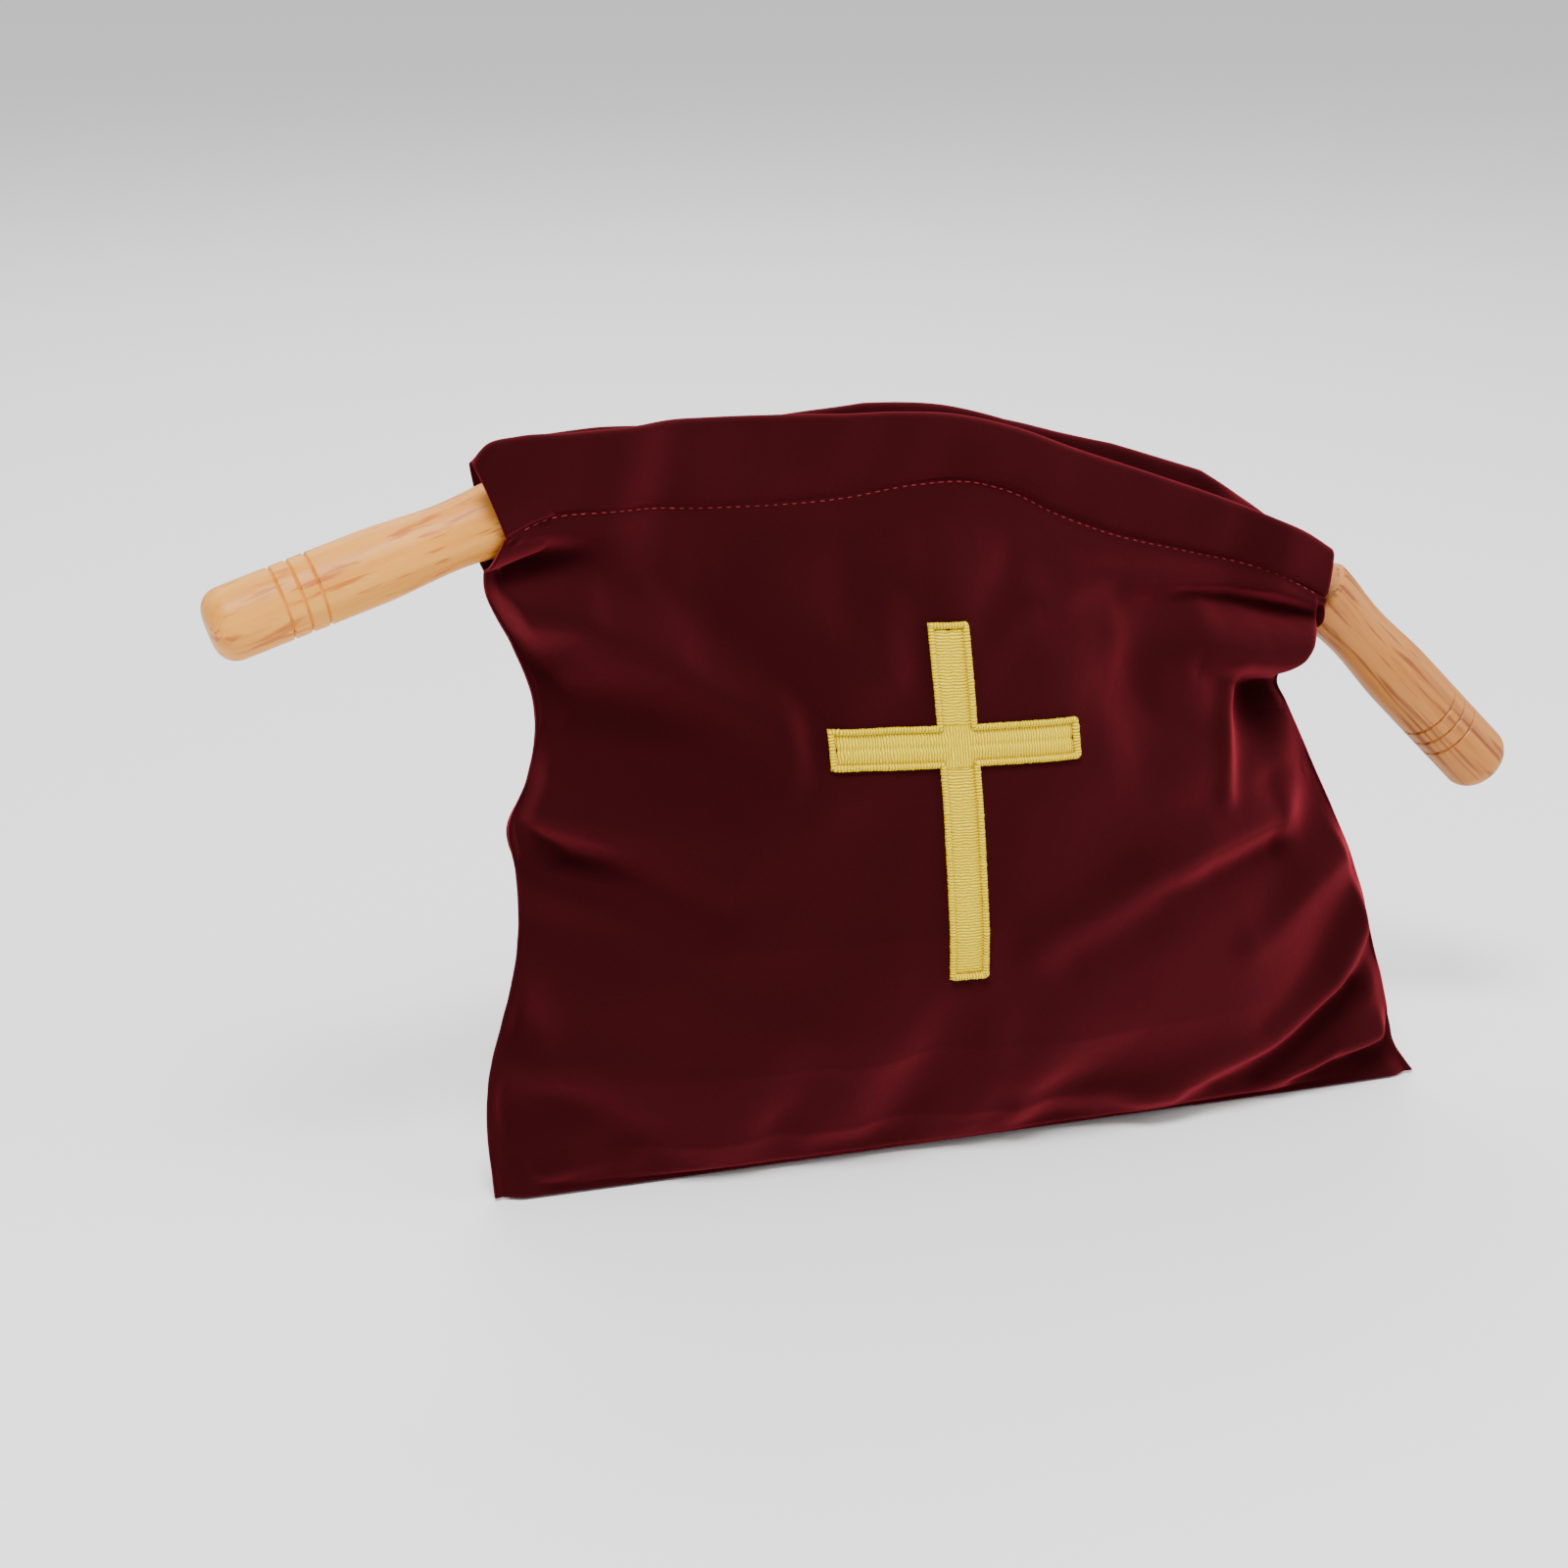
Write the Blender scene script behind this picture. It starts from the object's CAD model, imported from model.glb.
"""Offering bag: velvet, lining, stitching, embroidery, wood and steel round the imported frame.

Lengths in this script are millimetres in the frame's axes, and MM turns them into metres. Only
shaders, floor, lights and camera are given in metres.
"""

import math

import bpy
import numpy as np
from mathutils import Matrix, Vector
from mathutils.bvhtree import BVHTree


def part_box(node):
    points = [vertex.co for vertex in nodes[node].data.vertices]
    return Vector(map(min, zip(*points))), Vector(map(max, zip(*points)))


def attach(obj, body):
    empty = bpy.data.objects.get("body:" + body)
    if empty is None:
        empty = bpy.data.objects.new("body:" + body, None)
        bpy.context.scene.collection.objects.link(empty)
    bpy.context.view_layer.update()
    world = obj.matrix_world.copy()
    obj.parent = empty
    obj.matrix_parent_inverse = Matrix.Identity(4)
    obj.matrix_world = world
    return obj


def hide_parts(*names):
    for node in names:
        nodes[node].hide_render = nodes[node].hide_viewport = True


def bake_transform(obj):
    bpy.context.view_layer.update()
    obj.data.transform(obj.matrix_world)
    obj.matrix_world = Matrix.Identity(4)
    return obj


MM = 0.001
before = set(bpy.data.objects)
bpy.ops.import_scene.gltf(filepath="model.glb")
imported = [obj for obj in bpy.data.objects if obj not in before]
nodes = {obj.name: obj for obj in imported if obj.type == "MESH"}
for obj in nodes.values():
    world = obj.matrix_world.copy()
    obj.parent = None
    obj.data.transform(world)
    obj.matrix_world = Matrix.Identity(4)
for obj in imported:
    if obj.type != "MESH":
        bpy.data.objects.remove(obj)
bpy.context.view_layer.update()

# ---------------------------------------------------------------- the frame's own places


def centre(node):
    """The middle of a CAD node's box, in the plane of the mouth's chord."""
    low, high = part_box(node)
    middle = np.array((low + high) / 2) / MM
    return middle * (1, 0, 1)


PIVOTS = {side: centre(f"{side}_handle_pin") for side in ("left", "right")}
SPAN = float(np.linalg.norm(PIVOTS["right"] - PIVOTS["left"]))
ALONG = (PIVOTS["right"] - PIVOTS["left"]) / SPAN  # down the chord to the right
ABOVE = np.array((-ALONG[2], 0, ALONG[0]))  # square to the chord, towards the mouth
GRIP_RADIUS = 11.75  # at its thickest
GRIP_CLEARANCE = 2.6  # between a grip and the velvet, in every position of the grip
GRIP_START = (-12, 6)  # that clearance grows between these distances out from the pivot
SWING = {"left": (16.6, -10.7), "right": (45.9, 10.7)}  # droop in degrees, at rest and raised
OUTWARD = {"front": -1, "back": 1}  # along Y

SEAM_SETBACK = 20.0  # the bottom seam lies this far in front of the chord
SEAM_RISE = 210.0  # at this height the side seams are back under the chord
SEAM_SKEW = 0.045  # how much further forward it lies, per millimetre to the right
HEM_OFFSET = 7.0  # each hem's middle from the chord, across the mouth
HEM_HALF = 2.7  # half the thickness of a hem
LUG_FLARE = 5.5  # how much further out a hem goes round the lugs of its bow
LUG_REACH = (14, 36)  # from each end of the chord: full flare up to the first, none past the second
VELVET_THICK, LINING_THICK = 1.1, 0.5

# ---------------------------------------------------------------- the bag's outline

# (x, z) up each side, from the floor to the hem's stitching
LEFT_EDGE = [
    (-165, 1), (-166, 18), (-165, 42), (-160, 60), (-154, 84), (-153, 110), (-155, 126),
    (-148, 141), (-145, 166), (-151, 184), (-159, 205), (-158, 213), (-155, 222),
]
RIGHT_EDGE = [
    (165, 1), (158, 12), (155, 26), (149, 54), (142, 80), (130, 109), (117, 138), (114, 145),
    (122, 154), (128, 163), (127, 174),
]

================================

## SET PROBLEM
Identify each line holding the string "script", and copy it out.

## WRITTEN SOLUTION
Write the Blender scene script behind this picture. It starts from the object's CAD model, imported from model.glb.
Lengths in this script are millimetres in the frame's axes, and MM turns them into metres. Only